Return, unaltered, every line from the beginning of the material below up to and including the one with "to the bail.".

— Begin —

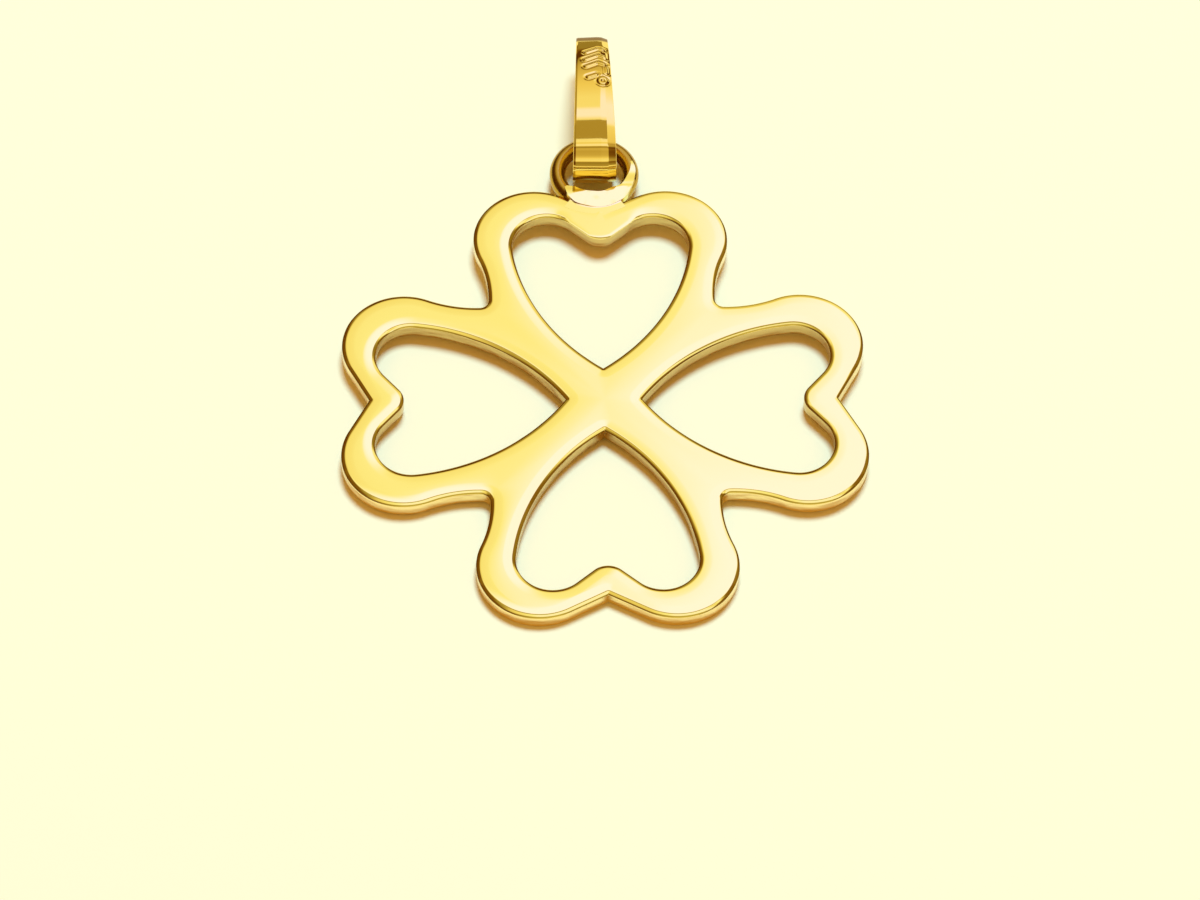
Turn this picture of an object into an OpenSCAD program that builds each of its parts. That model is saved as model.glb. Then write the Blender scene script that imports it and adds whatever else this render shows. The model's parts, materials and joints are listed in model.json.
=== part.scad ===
// Four leaf clover pendant: an open plate of four leaves, a ring soldered to one leaf and a flat strap bail.
// Millimetres. The pendant lies on the XY plane as it does on a table: the leaf away from the ring touches it, and
// the strap of the bail lifts the ring a little. The origin is under the middle of it all, and +Y runs to the bail.

/* [Clover plate] */
// Thickness of the plate
plate_t = 0.6; // [0.5:0.02:1]
// Distance from the clover's centre to the end of each leaf
leaf_out = 10.17; // [9.8:0.01:10.5]
// Depth of the notch at the end of each leaf
notch_depth = 1.07; // [0.6:0.01:1.3]
// Radius of the round lobes of a leaf
lobe_r = 2.42; // [2.2:0.02:2.6]
// Distance from the leaf's middle line to each lobe's centre
lobe_side = 2.6; // [2.45:0.05:2.8]
// Distance from the clover's centre to the valley between two leaves
valley_out = 6.43; // [6.2:0.05:6.6]
// Radius of the fillet in each valley
valley_r = 0.35; // [0.2:0.05:0.6]
// Radius of the hollow flank between a lobe and the valley
flank_r = 5.0; // [4:0.1:8]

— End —

■ Solution to the problem ■
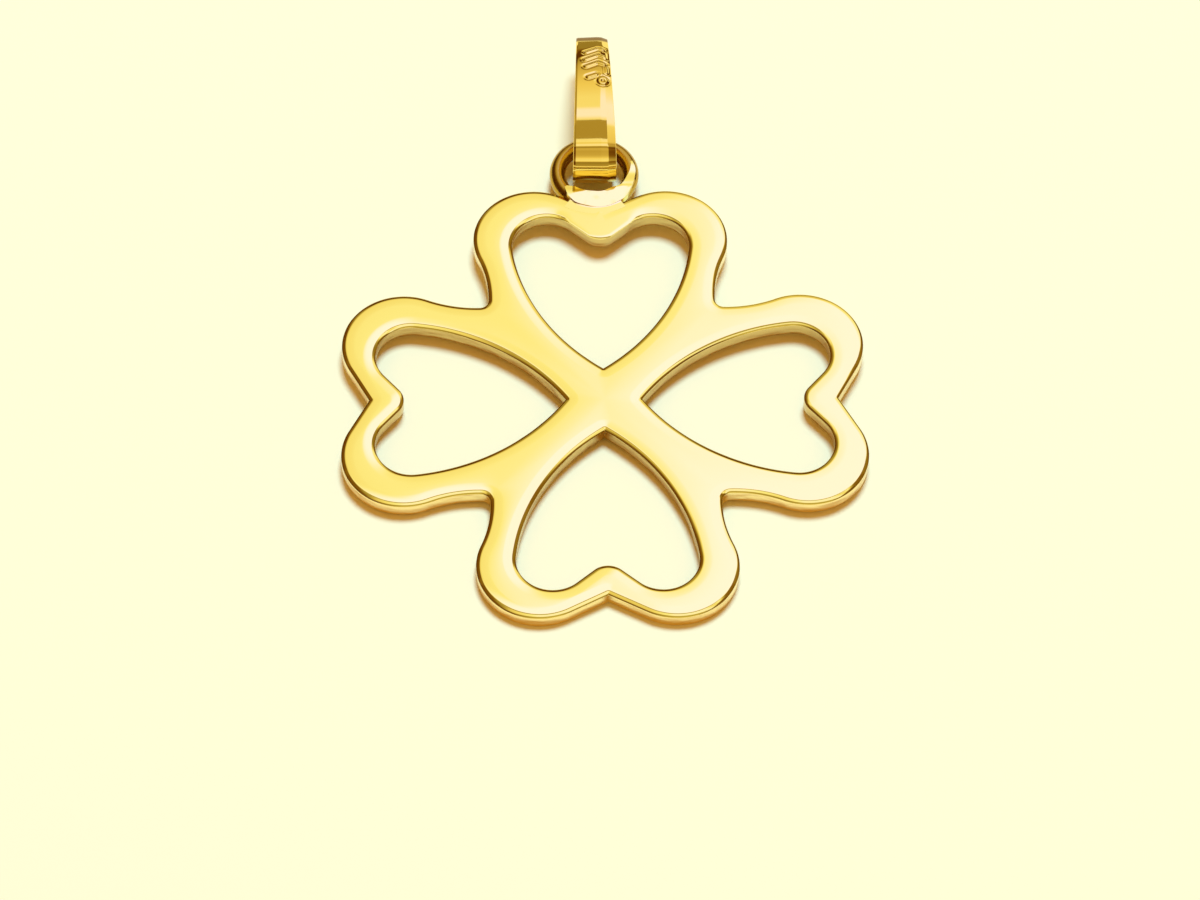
Turn this picture of an object into an OpenSCAD program that builds each of its parts. That model is saved as model.glb. Then write the Blender scene script that imports it and adds whatever else this render shows. The model's parts, materials and joints are listed in model.json.
=== part.scad ===
// Four leaf clover pendant: an open plate of four leaves, a ring soldered to one leaf and a flat strap bail.
// Millimetres. The pendant lies on the XY plane as it does on a table: the leaf away from the ring touches it, and
// the strap of the bail lifts the ring a little. The origin is under the middle of it all, and +Y runs to the bail.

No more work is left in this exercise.